In Indonesia, the long-awaited trials for atrocities in East Timor are to be delayed again. With just a week before the first case is to start - the Human Rights Court does not have judges. Indonesia's Ad-Hoc Human Rights Court was originally scheduled to open December 1. It was postponed when President Megawati Sukarnoputri failed to select the judges on time.
The new start date of January 15 is also in doubt because the tribunal still lacks justices.
A list of 30 candidates was submitted to the president last month. Her failure to approve the list has given rise to speculation that she is stalling the trials for 19 suspects, including several generals who have been implicated in the violence in East Timor in 1999. Local human-rights observers charge that the powerful Indonesian military is pressuring Ms. Megawati to stall.
Rizal Mallarangeng is a political analyst with the Freedom Institute in Jakarta. He says President Megawati must keep the military's support while still being seen as willing to uphold human rights. "She realizes that this problem, let us say, it might endanger the country's future if it is not tackled properly," said Rizal Mallarangeng. "So she wants to tackle it properly. But she has to also consider the interests of the institution of the military because we need the institution to preserve the country's stability and integrity. So that is a fine line there that she has to go through."

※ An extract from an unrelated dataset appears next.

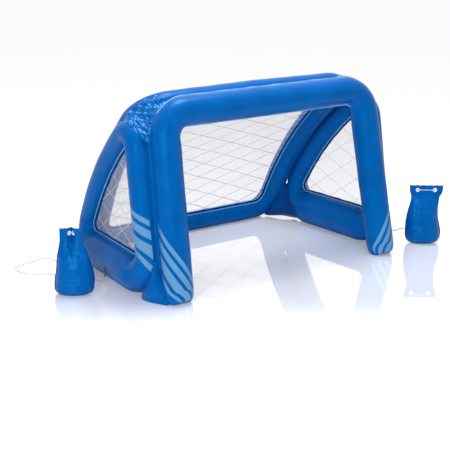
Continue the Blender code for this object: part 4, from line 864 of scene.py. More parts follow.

Three generals and other suspects are scheduled to go to trial for the part they played in the carnage that swept East Timor after it voted for independence in a U.N. sponsored vote more than two-years ago. Hundreds of people were killed in the violence and pro-Jakarta militias forced more than 200,000 East Timorese across the border into refugee camps in Indonesian West Timor. The militias, with alleged help from elements of the Indonesian military, razed most of East Timor to the ground. The international community has demanded Indonesia provide justice and is waiting to see if Jakarta has the political will to carry out the trials in a fair manner. Failure to do so could jeopardize much needed international aid and foreign investment.
The military backed Ms. Megawati in her constitutional takeover from former president Abdurrahman Wahid, who was forced from office in July for incompetence.
Since the fall of former autocratic president Suharto in 1998, the government has been reforming the military, but it still holds some of its traditional influence in politics.